> [WORK TO COMPLETE]:
Single out each line with the word "that" and copy it.

> [INFORMATION SHOWN]:
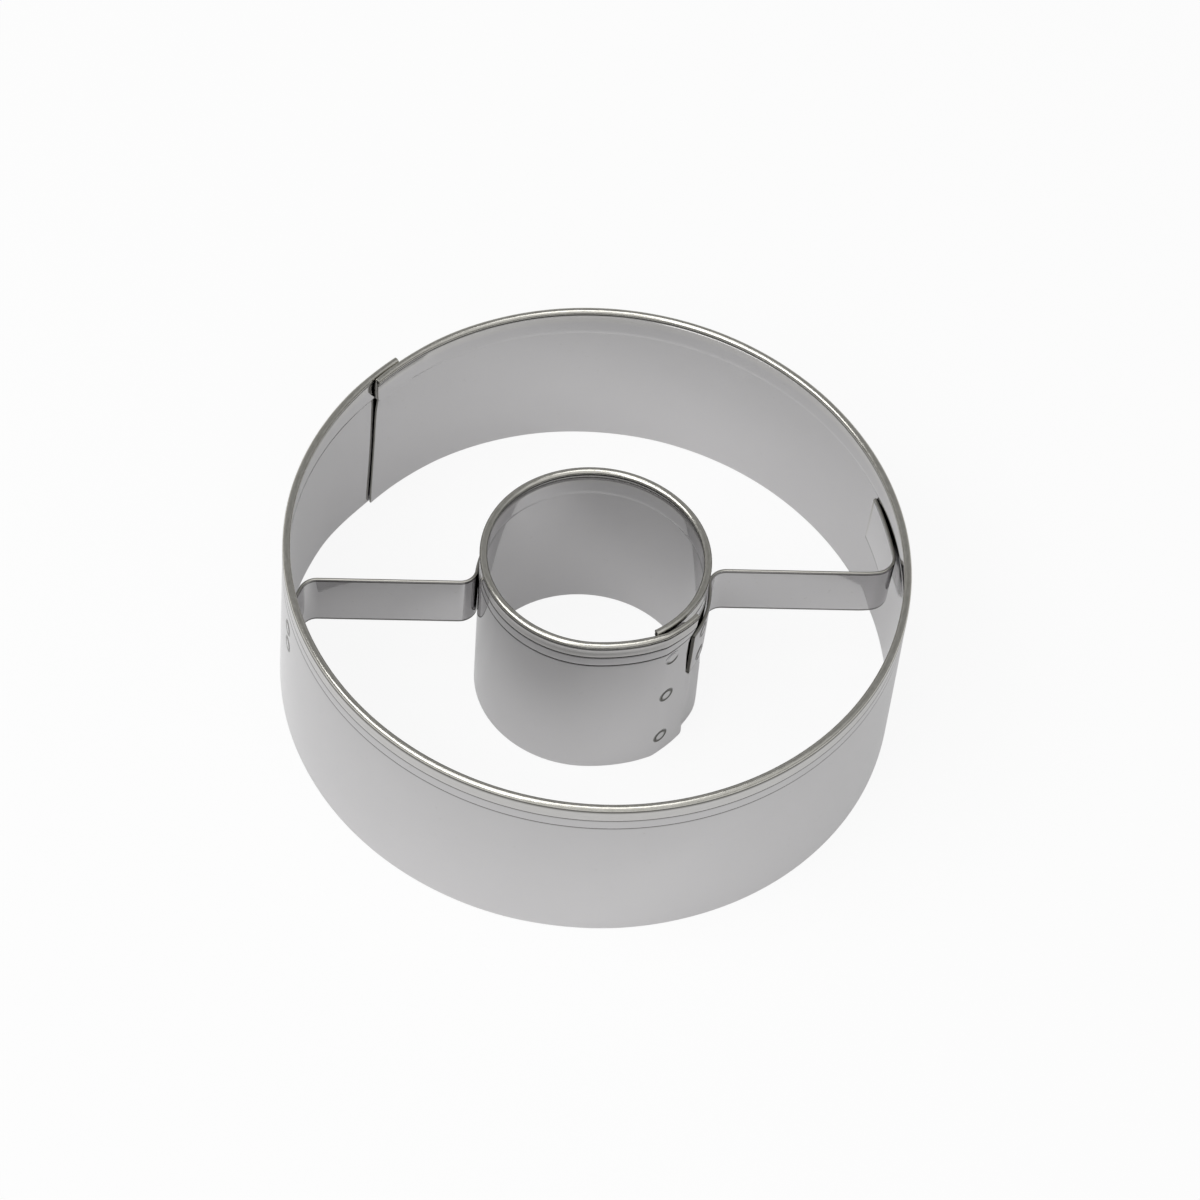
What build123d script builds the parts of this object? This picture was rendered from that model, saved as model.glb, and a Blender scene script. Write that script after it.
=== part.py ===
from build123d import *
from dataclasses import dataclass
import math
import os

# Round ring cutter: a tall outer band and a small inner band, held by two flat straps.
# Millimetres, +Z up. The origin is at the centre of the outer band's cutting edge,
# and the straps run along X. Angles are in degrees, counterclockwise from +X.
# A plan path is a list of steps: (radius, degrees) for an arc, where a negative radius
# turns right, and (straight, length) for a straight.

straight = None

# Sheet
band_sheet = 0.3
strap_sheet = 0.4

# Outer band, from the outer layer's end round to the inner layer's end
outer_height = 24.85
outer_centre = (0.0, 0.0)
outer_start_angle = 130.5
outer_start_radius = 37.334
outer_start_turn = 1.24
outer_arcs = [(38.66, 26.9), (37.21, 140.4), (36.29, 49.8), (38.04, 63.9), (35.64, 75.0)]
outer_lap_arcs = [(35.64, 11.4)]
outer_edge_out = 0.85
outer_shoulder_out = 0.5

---

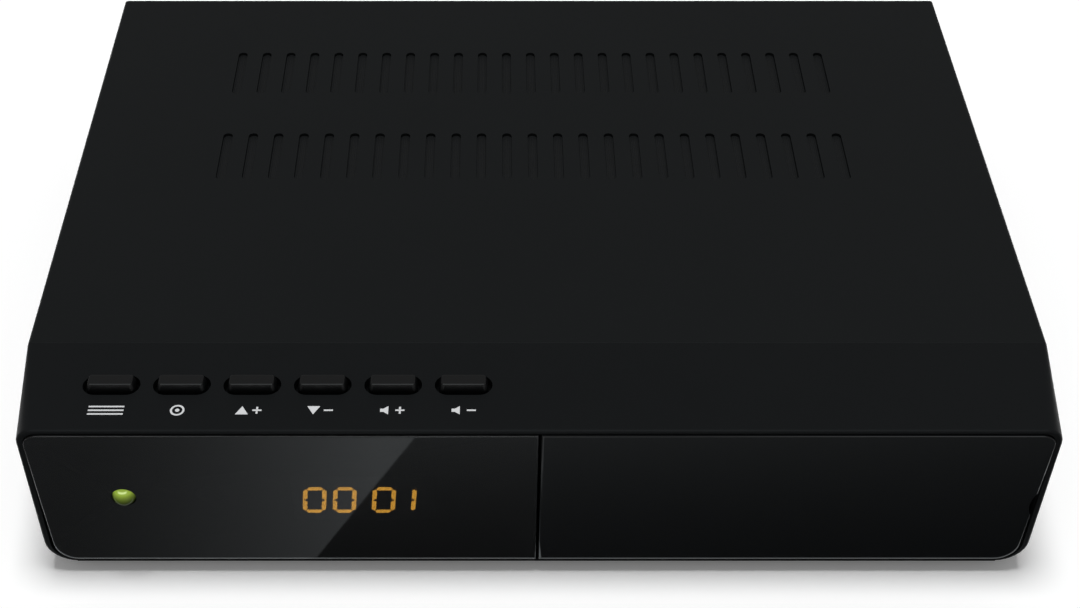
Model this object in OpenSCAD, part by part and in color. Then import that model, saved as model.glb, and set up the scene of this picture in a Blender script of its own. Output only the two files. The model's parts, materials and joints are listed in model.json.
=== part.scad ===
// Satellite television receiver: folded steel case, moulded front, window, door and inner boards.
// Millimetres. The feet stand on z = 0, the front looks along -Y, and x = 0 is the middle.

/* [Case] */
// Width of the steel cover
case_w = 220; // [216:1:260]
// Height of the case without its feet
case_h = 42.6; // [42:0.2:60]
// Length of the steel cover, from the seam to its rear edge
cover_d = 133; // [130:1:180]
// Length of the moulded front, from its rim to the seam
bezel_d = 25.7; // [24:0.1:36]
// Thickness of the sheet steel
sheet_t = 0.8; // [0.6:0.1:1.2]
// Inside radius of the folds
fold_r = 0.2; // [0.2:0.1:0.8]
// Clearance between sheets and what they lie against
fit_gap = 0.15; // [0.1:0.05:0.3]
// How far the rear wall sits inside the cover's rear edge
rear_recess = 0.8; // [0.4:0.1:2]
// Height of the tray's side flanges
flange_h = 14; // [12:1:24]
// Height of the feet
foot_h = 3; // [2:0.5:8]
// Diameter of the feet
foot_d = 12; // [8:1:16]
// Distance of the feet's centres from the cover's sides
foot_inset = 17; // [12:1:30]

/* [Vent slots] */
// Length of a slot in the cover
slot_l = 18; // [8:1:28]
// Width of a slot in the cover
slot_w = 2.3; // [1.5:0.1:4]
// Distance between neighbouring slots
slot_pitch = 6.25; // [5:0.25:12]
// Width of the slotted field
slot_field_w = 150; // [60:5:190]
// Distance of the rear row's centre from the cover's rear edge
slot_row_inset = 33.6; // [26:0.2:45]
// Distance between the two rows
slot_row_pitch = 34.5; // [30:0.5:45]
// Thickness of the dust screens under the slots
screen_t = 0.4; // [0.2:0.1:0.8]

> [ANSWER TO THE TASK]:
What build123d script builds the parts of this object? This picture was rendered from that model, saved as model.glb, and a Blender scene script. Write that script after it.
Model this object in OpenSCAD, part by part and in color. Then import that model, saved as model.glb, and set up the scene of this picture in a Blender script of its own. Output only the two files. The model's parts, materials and joints are listed in model.json.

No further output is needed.